El equipo desplegó una campaña de publicidad inaudita (“sin complejos, a la americana”, dice De Lira) para una película de sus características: muchísima cartelería, ruedas de prensa en todas las ciudades de Galicia, streamings del equipo con centros educativos y culturales de la región… “Ignacio consiguió hacer una campaña de diseño nacional, pero a nivel de Galicia, y eso la gente lo agradeció mucho. Normalmente, cuando hacemos cine allí se están pensando más en fuera y residualmente haces una campañita en Galicia. La estrategia era que ese lanzamiento nos sirviera para estar hoy aquí y se va cumpliendo”, añade Morris.

Blanco Amor en una fotografía incluida en la publicación A ollada do desexo. Obra fotográfica 1933-1973 (Editorial Galaxia)

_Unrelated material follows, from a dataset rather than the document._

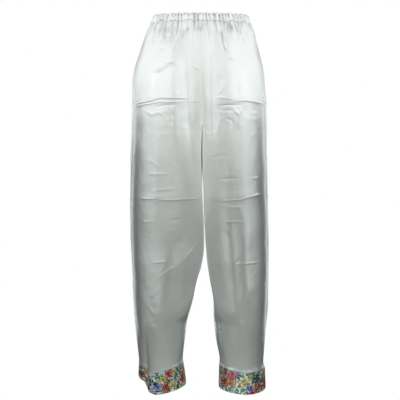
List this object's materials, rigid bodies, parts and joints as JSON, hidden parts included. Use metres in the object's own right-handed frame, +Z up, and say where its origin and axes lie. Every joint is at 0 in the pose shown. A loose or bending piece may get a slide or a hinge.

La novela A esmorga, igualmente,tiene su propia leyenda sobre las circunstancias en las que se hizo. Por un lado, porque Blanco Amor la escribió entre un vibrante panorama intelectual que mantenía vivo el espíritu de la República y la cultura gallega en el exilio. Hasta que los cincuenta llegó, con los pactos entre Franco y EEUU, un profundo desánimo. Después, porque tras el fracaso de publicarla en 1956, lo intentó en 1970, con un éxito agridulce: salió a la luz, pero con partes censuradas. La novela era heterodoxa porque daba voz a los parias: tres juerguistas que desfilan por varios prostíbulos, uno de ellos, un homosexual reprimido, y entre medias, un fetichista y una loca. “Tal vez sólo podría haberla escrito en el exilio, porque es una novela que va contra la casta en un doble sentido: la casta literaria gallega y española, y la castidad. Hoy en día podríamos decir que es una novela queer”, opina Rivas. Blanco Amor volvió del exilio en 1965, se ilusionó con la Transición, pero siempre fue un personaje que encajaba mal entre esa casta literaria, la poderosa, de la que habla Rivas, quien recuerda que la novela de Blanco Amor Los miedos se quedó a las puertas del premio Nadal en 1963 por ser demasiado “transgresora”.

Rivas hace una pausa, puede que pensando en el difícil acomodo que Blanco Amor encontró en la moral de la época: “No es una historia autobiográfica, pero quizás sólo la pudo escribir una persona que tuvo la vida de Blanco Amor”, y recuerda, de memoria, una frase del escritor: “Viví sin permiso, hice de mi vida aquello que me habían prohibido ser”.